START

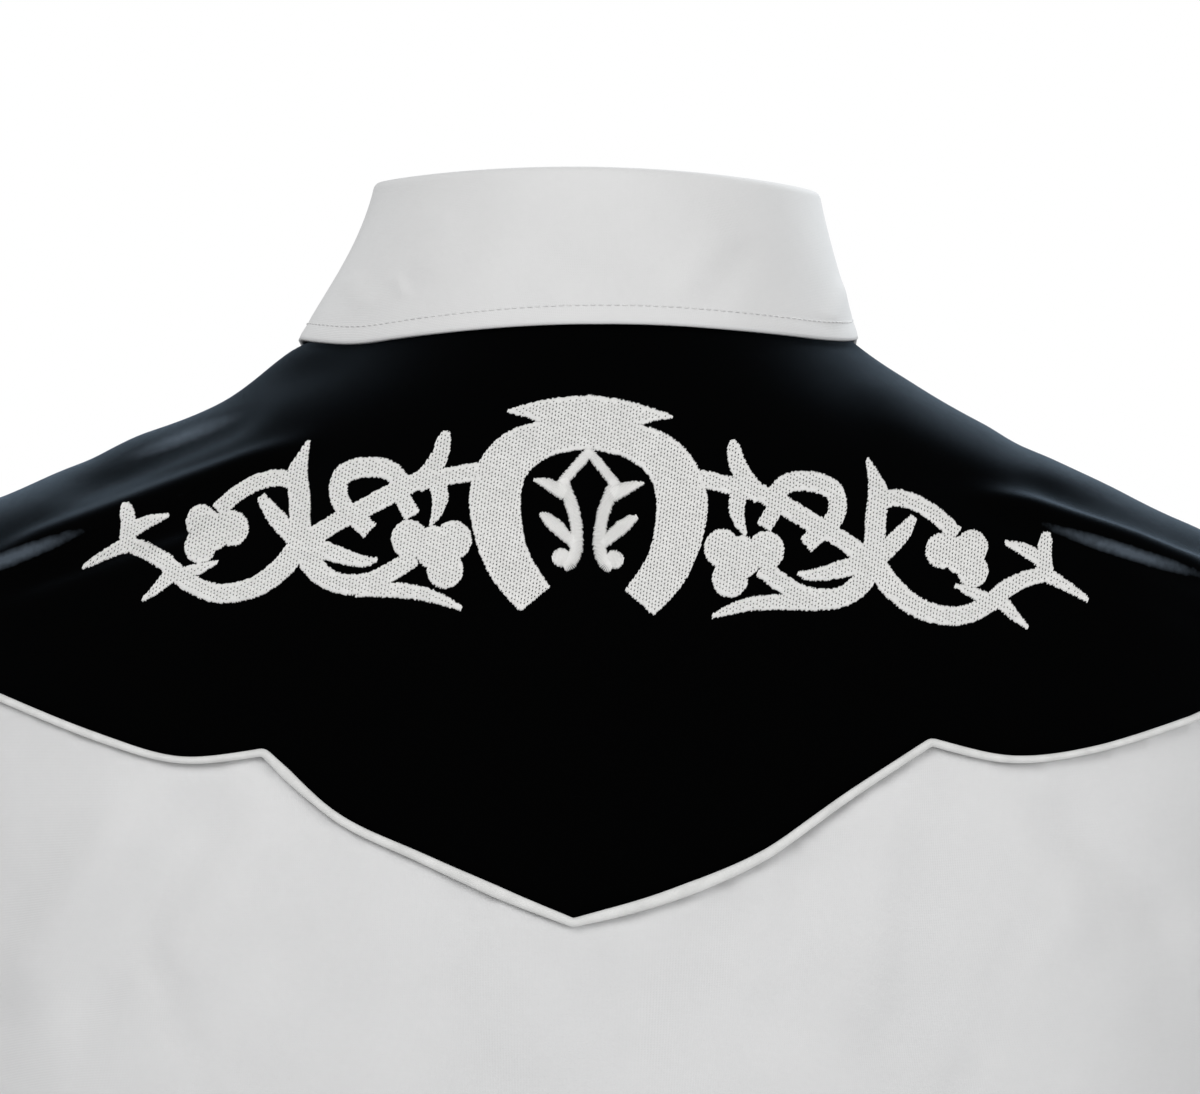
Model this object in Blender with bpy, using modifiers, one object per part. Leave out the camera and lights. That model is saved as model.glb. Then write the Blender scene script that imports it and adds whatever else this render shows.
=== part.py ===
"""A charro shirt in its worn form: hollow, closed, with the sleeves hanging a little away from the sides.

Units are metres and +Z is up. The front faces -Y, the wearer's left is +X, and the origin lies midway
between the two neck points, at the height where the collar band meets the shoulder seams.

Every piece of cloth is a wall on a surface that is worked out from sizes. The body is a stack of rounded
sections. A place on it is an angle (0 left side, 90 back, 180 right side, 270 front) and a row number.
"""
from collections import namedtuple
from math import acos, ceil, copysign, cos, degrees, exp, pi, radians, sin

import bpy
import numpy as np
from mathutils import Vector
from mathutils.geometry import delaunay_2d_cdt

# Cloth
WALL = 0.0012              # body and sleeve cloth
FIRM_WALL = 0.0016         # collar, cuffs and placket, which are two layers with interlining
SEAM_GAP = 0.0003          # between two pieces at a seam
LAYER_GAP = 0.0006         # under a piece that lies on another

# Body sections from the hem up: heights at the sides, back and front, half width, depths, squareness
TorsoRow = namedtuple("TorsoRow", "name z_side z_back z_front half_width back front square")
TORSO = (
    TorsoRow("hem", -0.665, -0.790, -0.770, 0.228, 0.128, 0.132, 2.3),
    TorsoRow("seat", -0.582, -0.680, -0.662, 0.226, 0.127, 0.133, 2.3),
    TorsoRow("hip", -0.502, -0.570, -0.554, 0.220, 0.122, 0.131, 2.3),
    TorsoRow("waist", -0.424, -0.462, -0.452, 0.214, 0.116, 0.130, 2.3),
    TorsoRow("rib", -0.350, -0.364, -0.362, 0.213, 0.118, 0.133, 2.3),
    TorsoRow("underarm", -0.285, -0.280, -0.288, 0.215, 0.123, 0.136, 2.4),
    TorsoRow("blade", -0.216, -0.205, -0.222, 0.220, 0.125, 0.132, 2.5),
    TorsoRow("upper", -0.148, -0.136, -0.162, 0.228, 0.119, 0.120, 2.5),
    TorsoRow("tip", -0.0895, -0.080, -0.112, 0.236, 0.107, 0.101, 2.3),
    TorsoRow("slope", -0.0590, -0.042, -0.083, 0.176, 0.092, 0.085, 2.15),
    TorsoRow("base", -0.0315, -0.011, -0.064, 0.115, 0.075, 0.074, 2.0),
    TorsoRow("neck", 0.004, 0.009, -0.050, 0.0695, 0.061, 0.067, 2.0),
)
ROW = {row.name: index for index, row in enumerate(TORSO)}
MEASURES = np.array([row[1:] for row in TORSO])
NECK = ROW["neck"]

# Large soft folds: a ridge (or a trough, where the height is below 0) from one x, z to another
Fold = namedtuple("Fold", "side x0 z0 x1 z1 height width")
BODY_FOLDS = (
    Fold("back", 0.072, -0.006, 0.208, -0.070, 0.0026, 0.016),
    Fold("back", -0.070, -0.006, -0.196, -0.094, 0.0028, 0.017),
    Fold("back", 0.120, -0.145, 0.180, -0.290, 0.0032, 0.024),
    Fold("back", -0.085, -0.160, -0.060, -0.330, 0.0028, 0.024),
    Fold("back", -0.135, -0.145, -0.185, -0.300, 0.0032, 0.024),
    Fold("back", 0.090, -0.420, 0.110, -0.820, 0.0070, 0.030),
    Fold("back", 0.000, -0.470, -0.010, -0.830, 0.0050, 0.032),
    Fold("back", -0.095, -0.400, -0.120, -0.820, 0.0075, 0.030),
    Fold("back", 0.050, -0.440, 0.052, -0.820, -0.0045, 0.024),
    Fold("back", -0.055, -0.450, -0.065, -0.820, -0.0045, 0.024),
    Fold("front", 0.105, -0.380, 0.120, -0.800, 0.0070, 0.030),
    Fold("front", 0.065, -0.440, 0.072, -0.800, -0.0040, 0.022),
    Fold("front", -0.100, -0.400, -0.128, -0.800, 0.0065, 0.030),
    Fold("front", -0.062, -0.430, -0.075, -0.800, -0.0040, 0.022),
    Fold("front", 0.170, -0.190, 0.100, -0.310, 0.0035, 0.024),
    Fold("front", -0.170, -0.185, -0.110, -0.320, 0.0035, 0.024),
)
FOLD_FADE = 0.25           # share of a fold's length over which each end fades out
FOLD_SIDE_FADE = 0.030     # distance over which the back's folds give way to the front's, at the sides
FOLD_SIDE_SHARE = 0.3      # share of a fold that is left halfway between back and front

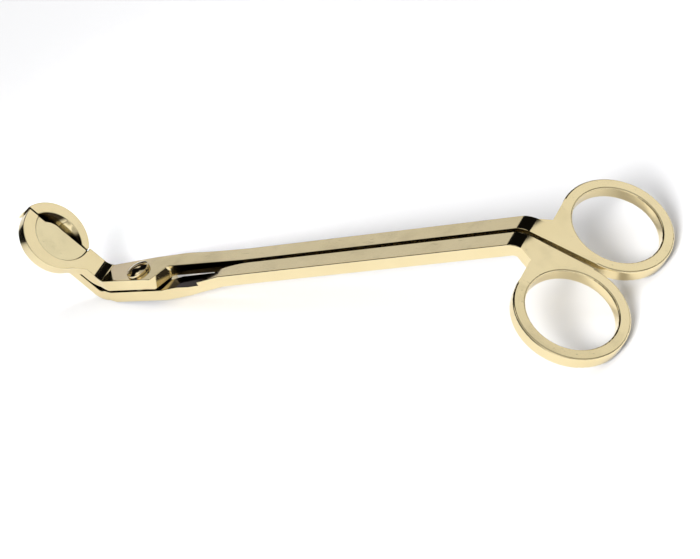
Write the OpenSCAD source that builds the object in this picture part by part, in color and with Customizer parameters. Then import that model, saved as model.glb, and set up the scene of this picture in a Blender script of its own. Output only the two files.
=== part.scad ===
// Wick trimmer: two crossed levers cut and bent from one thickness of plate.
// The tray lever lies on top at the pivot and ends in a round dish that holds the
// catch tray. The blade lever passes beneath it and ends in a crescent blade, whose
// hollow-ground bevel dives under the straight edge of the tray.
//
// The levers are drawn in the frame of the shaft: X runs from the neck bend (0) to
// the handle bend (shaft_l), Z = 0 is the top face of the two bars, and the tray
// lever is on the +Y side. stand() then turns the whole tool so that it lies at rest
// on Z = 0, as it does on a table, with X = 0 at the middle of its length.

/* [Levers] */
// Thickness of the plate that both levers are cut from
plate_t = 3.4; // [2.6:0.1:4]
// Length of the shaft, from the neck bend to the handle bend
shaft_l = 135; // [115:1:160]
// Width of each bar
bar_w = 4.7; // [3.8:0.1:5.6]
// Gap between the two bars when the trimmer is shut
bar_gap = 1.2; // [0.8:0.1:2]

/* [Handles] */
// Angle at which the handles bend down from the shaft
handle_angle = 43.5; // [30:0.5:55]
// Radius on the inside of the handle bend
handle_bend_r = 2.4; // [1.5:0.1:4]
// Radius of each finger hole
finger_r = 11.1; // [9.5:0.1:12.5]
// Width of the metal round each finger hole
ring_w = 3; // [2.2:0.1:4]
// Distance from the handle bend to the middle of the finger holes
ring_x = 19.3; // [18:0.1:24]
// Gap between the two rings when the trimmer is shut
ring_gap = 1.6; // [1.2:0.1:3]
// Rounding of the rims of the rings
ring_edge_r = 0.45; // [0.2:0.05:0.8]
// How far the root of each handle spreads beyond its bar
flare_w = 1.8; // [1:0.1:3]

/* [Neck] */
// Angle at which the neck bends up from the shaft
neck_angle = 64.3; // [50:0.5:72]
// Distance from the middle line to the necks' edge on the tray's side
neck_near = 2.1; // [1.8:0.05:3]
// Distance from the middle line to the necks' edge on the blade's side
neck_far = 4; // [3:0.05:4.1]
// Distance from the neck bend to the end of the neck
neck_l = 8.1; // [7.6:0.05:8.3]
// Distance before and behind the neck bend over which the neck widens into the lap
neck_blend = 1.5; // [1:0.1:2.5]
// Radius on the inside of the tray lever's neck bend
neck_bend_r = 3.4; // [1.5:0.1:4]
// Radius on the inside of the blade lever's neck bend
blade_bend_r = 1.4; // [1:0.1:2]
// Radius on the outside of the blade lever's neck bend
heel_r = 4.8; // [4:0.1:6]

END

Exercise brief |
Everything from the first line above through the line that contains "from the sides." should be duplicated exactly, please, and nothing beyond it.

Task response |
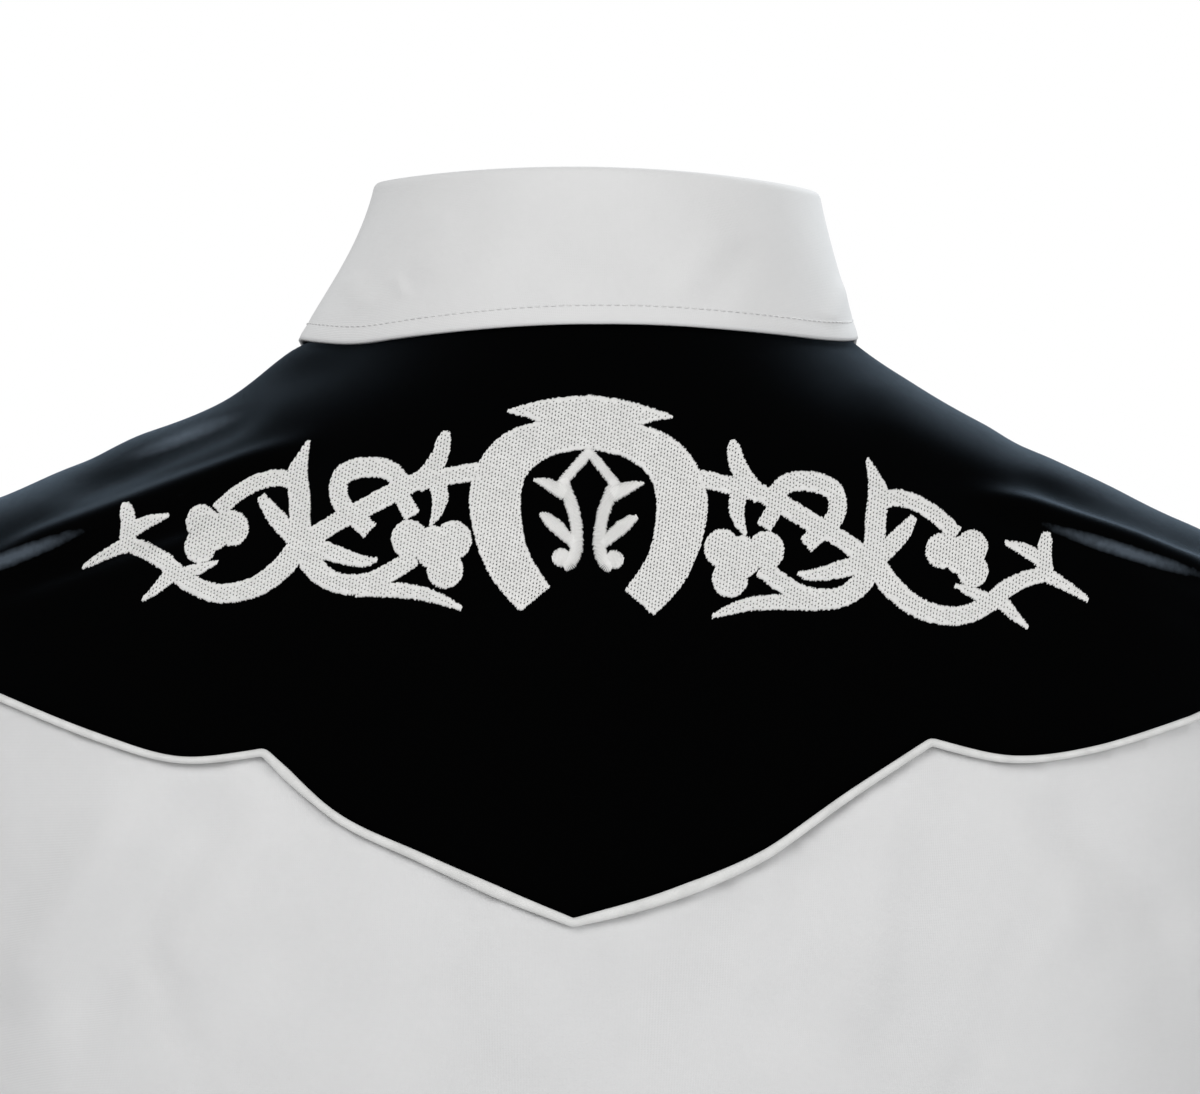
Model this object in Blender with bpy, using modifiers, one object per part. Leave out the camera and lights. That model is saved as model.glb. Then write the Blender scene script that imports it and adds whatever else this render shows.
=== part.py ===
"""A charro shirt in its worn form: hollow, closed, with the sleeves hanging a little away from the sides.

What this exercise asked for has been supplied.